Billings, Mont. - Today the U.S. International Trade Commission (USITC) issued findings from its investigation into the likely impacts the proposed Trans-Pacific Partnership (TPP) free trade agreement will have on the U.S. economy and on specific industry sectors (the report). R-CALF USA actively participated in the USITC's investigation by submitting written briefs and delivering oral testimony during the USITC's hearing held in January. R-CALF USA was the only witness representing the U.S. cattle and sheep industries that opposed the proposed pact. 

The report estimates that net exports of beef by year 15 of the pact will be only $457.1 million more than if the TPP was not implemented, with most of the increase attributable to Japan. Using data from the U.S. Department of Agriculture, R-CALF USA CEO Bill Bullard put this amount into perspective by explaining that the 2015 retail value of beef produced by a choice steer was $3,144.50, and it would take only 145,365 animals to produce the beef needed to achieve this estimated increase.

"This means that even under the USITC's overly optimistic estimate, the best our industry can hope for is that in 15 years we will market barely over one day's kill in additional cattle given that the U.S. is presently slaughtering approximately 120,000 cattle per day in U.S. slaughtering plants.

"This exceedingly small economic benefit does not outweigh the huge concessions our industry will be forced to make if the TPP is passed," Bullard said.

Bullard said the report fails to address the impact that the TPP will have on the U.S. cattle supply chain comprised of the nation's 729,000 remaining farmers and ranchers that raise and sell cattle. Instead, he said the report assumes that the small increase in net beef exports will trickle down to cattle producers.  

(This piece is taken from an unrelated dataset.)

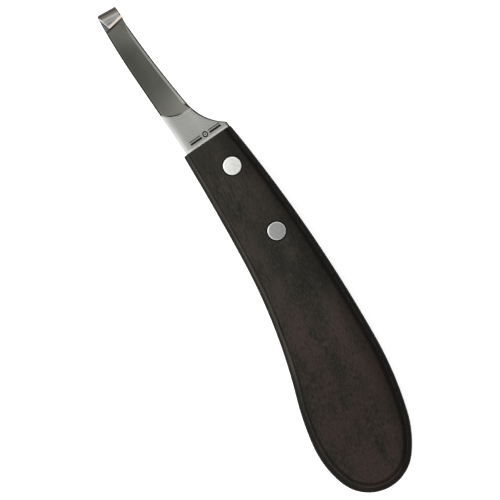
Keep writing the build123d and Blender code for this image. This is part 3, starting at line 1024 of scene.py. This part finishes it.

According to Bullard there is no justification for this assumption because the TPP grants multinational meatpackers their wish for lower cattle prices by destroying the competitiveness of U.S. cattle producers, prohibiting marketing claims that suggest U.S.-produced beef is safer and more wholesome, and eliminating the competitive forces that drive the U.S. cattle cycle.

"This is a corporate give-away," said R-CALF USA CEO Bill Bullard adding, "The TPP allows multinational packers to use a "Product of the USA" label on cattle sourced from anywhere in the world, which effectively ends all competition between U.S. cattle producers and their foreign competitors.

"The sanitary and phytosanitary measures contained in the pact ensure the U.S. cattle industry cannot make marketing claims that U.S. beef is safer and more wholesome without being subjected to costly and protracted World Trade Organization (WTO) complaints. This will have a chilling effect on the U.S. cattle industry's ability to compete with imports in the domestic market.

"To top it off, because the pact allows USA labels on beef from animals sourced anywhere in the world, multinational meatpackers can put an end to our competitive U.S. cattle cycle simply by sourcing cattle from other countries whenever they believe domestic cattle prices are too high or domestic cattle supplies too tight.  

"Like NAFTA (North American Free Trade Agreement), the TPP will help multinational meatpackers capture even more control of the U.S. live cattle supply chain away from independent U.S. farmers and ranchers, relegating them to nothing more than a cog in the big meatpackers' global supply chain," Bullard concluded.